The tumor dissolved immediately and I was in remission for 30 months, Campbell said.
But the lymphoma returned.
So doctors suggested an unconventional treatment that takes a patients extracted lymphocyte cells and injects them with a crippled strain of HIV programmed to seek out and kill cancerous cells.
Dr. Stephen Forman heads up clinical trial at the City of Hope. Campbell was only the fifth patient to undergo this treatment.
We were worried from the get-go. Even though a transplant may have helped her, we needed to try to improve her odds. So we proposed this trial to her, Forman said.
The treatment targets the bodys T cells, a component of the immune system that fights infections or anything else that threatens the body. First, blood is collected from the patient and T cells are separated. Those cells are combined with a modified version of the virus HIV, which has all the disease-causing components removed and replaced with cancer-fighting genes. Forman says these T cells are given the ability to recognize and attack lymphoma cells. The cells are grown to larger quantities, tested for safety and injected back into the body.
It gets pretty complex. We believe it is just the beginning of what we believe is an effective therapy to treat cancer in the same way that surgery, chemotherapy or radiation has been used in the past, Forman said.
The experimental treatment and mention of the HIV virus may have seemed intimidating but Campbell said she jumped right into treatment and keep her focus on the future.

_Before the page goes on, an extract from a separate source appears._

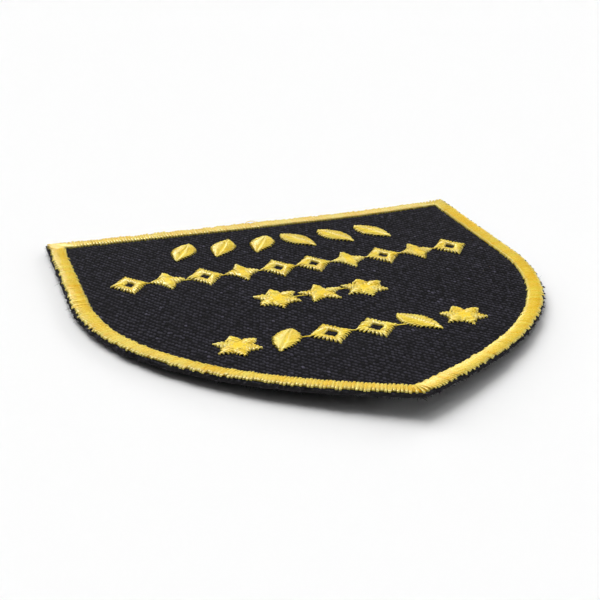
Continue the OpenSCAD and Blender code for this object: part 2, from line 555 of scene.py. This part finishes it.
def nodePadding(node, wide, high):
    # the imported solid, smaller and lower, fills the gaps between strands
    bm = bmesh.new()
    bm.from_mesh(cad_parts[node].data)
    bmesh.ops.remove_doubles(bm, verts=bm.verts, dist=0.001 * mm)
    middle = sum(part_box(node), Vector()) / 2
    for vert in bm.verts:
        height = vert.co.z - float(clothFace(vert.co.x, vert.co.y))
        vert.co = middle + (vert.co - middle) * wide
        vert.co.z = float(clothFace(vert.co.x, vert.co.y)) + height * high
    mesh = bpy.data.meshes.new(node)
    bm.to_mesh(mesh)
    bm.free()
    return asPadding(mesh)


def ringSkin(name, rings, closed=True):
    # skin over rings of as many points; closed joins the last to the first, or both ends are filled
    bm = bmesh.new()
    bmesh.ops.create_circle(bm, segments=len(rings[0]), radius=1)
    verts, edges = bm.verts[:], bm.edges[:]
    first = edges
    for count, ring in enumerate(rings):
        if count:
            grown = bmesh.ops.extrude_edge_only(bm, edges=edges)["geom"]
            edges = [part for part in grown if isinstance(part, bmesh.types.BMEdge)]
            verts = [part for part in grown if isinstance(part, bmesh.types.BMVert)]
        for vert, spot in zip(verts, ring):
            vert.co = spot
    if closed:
        bmesh.ops.bridge_loops(bm, edges=first + edges)
    else:
        bmesh.ops.holes_fill(bm, edges=bm.edges, sides=len(rings[0]))
    bmesh.ops.recalc_face_normals(bm, faces=bm.faces)
    mesh = bpy.data.meshes.new(name)
    bm.to_mesh(mesh)
    bm.free()
    mesh.shade_smooth()
    return mesh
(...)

There really wasnt anything to think about. I know that if nobody says yes, we cant build hope, she said.
Although its too early to say if this is a cure, the treatment is showing great promise.
Its fascinating, exciting. Its dramatic, Forman said. I mean the drama of seeing somebody going through any remission from any therapy, much less from T cells, takes your breath away. And you get to send them home.
Campbell has been cancer-free for almost a year. After being a part of the trial she is confident shes won the fight at least for now.
You put one foot in front of the other as best as you can. Dont lose hope. Dont lose faith. We are all living one day at a time, Campbell said.
Yes, we are.
And thank God for modern medicine and its practitioners.
How in the heck can they do this but they can’t use the same techniques to make an HIV vaccine?
Eggszachery! That was my first question also! :)
It sure does. Pretty clever stuff they're doing.
It gets pretty complex.”
Understatement of the year candidate.
I hope that this works, but it strikes me as something that could go very bad very quickly.
apples/oranges
though in a way you’re close. they have ided some surface proteins or sugars (I forget which) that seem to be common to all viral particle walls. A mad dash is going on to produce the first common virus killer, HIV, or the common cold doesn’t matter. HepC curable now but your looking at 100k. when you have a universal cure its asprin, cheap and easy to make money on, after the developer has been paid.
Why do you say that?
!
!
Great news. Researchers have been dreaming of using a virus to attack cancer cells for decades.
What if the modified HIV starts destroying non-cancerous cells too?
Those cells are combined with a modified version of the virus HIV, which has all the disease-causing components removed and replaced with cancer-fighting genes. Forman says these T cells are given the ability to recognize and attack lymphoma cells.
T-cells won't attack native cells of the body unless an auto-immune disorder is present. No reason to think this treatment would cause an auto-immune disorder.